INSTRUCTIONS FOR THE TASK:
Reproduce all records exactly.

MATERIAL PROVIDED:
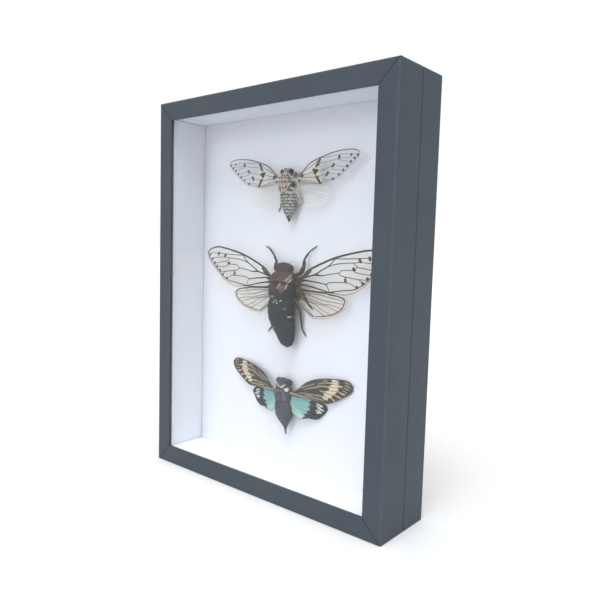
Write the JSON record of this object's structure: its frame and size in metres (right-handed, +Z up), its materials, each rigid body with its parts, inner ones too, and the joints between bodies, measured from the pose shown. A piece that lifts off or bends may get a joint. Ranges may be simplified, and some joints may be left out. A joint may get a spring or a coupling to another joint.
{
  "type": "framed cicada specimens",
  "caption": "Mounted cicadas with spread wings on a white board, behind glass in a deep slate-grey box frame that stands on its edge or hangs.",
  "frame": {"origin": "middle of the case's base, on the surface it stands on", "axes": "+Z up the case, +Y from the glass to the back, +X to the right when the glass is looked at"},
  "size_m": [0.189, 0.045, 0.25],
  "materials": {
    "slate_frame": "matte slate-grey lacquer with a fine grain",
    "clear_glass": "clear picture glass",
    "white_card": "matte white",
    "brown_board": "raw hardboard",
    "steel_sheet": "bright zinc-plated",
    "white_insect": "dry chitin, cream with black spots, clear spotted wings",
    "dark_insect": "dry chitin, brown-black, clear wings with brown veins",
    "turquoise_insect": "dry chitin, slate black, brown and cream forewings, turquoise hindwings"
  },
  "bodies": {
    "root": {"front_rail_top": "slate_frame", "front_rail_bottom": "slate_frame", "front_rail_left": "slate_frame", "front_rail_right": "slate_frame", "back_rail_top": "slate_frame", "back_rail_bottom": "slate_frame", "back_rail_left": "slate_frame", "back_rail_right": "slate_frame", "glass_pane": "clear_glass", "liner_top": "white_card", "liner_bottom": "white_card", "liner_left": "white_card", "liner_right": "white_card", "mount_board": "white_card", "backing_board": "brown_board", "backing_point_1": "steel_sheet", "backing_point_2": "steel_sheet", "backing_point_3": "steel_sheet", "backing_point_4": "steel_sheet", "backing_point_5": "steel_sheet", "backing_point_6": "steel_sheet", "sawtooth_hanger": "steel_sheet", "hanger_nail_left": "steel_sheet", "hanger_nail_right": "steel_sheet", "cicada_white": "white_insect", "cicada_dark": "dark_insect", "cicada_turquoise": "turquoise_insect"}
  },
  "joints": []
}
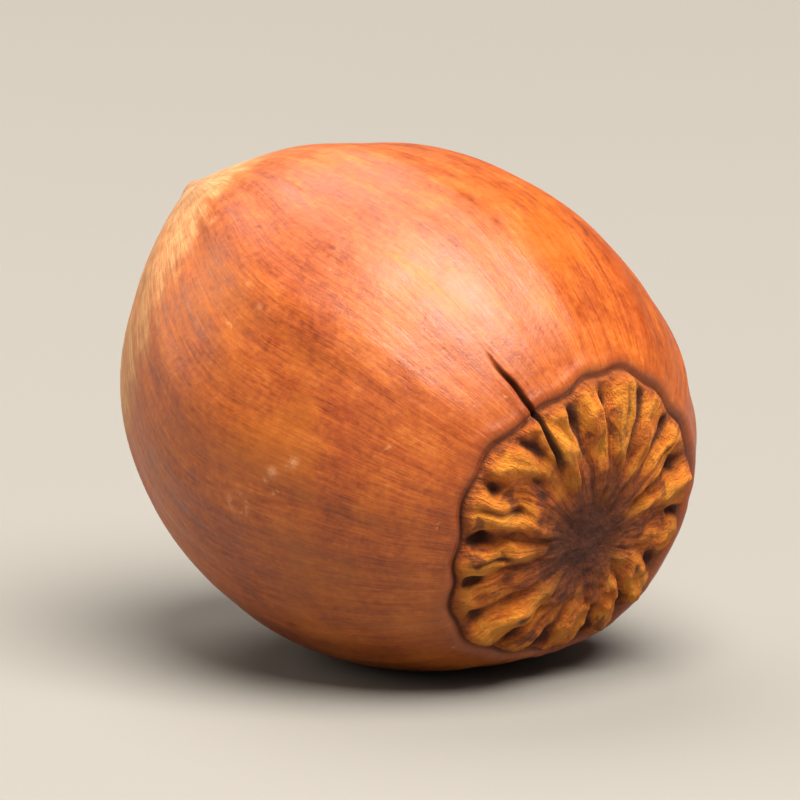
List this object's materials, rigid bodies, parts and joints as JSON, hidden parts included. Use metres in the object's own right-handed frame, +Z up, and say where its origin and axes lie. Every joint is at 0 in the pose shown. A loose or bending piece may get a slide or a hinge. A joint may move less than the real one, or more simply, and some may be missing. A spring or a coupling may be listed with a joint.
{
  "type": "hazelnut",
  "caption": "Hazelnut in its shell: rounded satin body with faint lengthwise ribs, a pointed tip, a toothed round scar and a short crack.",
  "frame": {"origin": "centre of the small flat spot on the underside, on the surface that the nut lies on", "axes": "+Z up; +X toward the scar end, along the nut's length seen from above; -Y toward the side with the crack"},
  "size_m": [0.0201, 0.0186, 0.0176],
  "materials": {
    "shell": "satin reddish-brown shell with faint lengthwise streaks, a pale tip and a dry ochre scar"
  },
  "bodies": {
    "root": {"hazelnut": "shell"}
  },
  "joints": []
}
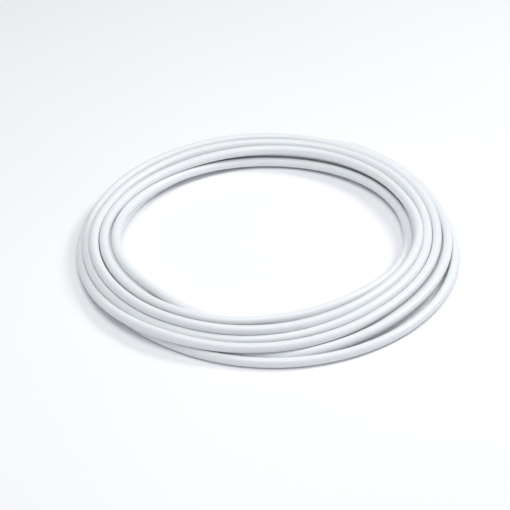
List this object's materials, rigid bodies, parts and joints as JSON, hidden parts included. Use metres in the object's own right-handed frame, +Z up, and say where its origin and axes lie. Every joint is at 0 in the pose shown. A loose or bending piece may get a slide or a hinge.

IN RESPONSE:
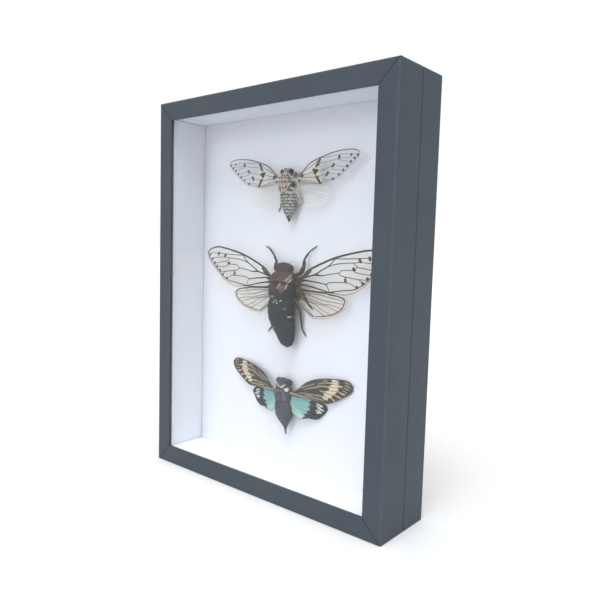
Write the JSON record of this object's structure: its frame and size in metres (right-handed, +Z up), its materials, each rigid body with its parts, inner ones too, and the joints between bodies, measured from the pose shown. A piece that lifts off or bends may get a joint. Ranges may be simplified, and some joints may be left out. A joint may get a spring or a coupling to another joint.
{
  "type": "framed cicada specimens",
  "caption": "Mounted cicadas with spread wings on a white board, behind glass in a deep slate-grey box frame that stands on its edge or hangs.",
  "frame": {"origin": "middle of the case's base, on the surface it stands on", "axes": "+Z up the case, +Y from the glass to the back, +X to the right when the glass is looked at"},
  "size_m": [0.189, 0.045, 0.25],
  "materials": {
    "slate_frame": "matte slate-grey lacquer with a fine grain",
    "clear_glass": "clear picture glass",
    "white_card": "matte white",
    "brown_board": "raw hardboard",
    "steel_sheet": "bright zinc-plated",
    "white_insect": "dry chitin, cream with black spots, clear spotted wings",
    "dark_insect": "dry chitin, brown-black, clear wings with brown veins",
    "turquoise_insect": "dry chitin, slate black, brown and cream forewings, turquoise hindwings"
  },
  "bodies": {
    "root": {"front_rail_top": "slate_frame", "front_rail_bottom": "slate_frame", "front_rail_left": "slate_frame", "front_rail_right": "slate_frame", "back_rail_top": "slate_frame", "back_rail_bottom": "slate_frame", "back_rail_left": "slate_frame", "back_rail_right": "slate_frame", "glass_pane": "clear_glass", "liner_top": "white_card", "liner_bottom": "white_card", "liner_left": "white_card", "liner_right": "white_card", "mount_board": "white_card", "backing_board": "brown_board", "backing_point_1": "steel_sheet", "backing_point_2": "steel_sheet", "backing_point_3": "steel_sheet", "backing_point_4": "steel_sheet", "backing_point_5": "steel_sheet", "backing_point_6": "steel_sheet", "sawtooth_hanger": "steel_sheet", "hanger_nail_left": "steel_sheet", "hanger_nail_right": "steel_sheet", "cicada_white": "white_insect", "cicada_dark": "dark_insect", "cicada_turquoise": "turquoise_insect"}
  },
  "joints": []
}
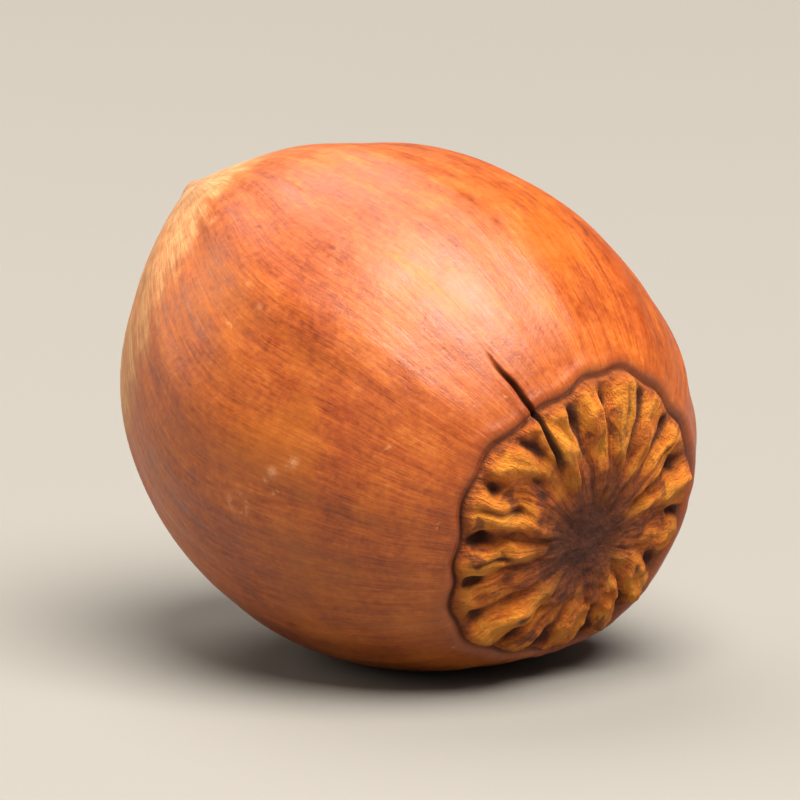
List this object's materials, rigid bodies, parts and joints as JSON, hidden parts included. Use metres in the object's own right-handed frame, +Z up, and say where its origin and axes lie. Every joint is at 0 in the pose shown. A loose or bending piece may get a slide or a hinge. A joint may move less than the real one, or more simply, and some may be missing. A spring or a coupling may be listed with a joint.
{
  "type": "hazelnut",
  "caption": "Hazelnut in its shell: rounded satin body with faint lengthwise ribs, a pointed tip, a toothed round scar and a short crack.",
  "frame": {"origin": "centre of the small flat spot on the underside, on the surface that the nut lies on", "axes": "+Z up; +X toward the scar end, along the nut's length seen from above; -Y toward the side with the crack"},
  "size_m": [0.0201, 0.0186, 0.0176],
  "materials": {
    "shell": "satin reddish-brown shell with faint lengthwise streaks, a pale tip and a dry ochre scar"
  },
  "bodies": {
    "root": {"hazelnut": "shell"}
  },
  "joints": []
}
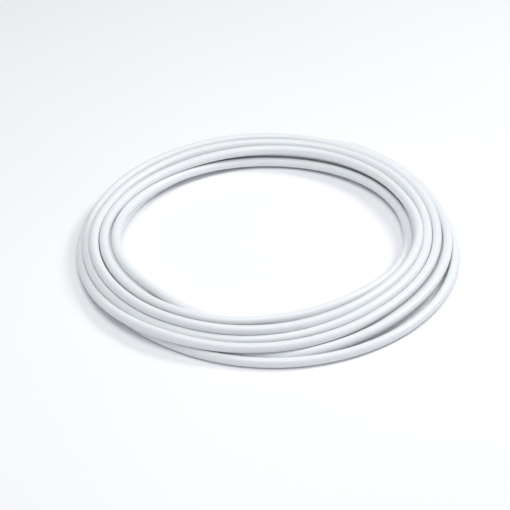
List this object's materials, rigid bodies, parts and joints as JSON, hidden parts included. Use metres in the object's own right-handed frame, +Z up, and say where its origin and axes lie. Every joint is at 0 in the pose shown. A loose or bending piece may get a slide or a hinge.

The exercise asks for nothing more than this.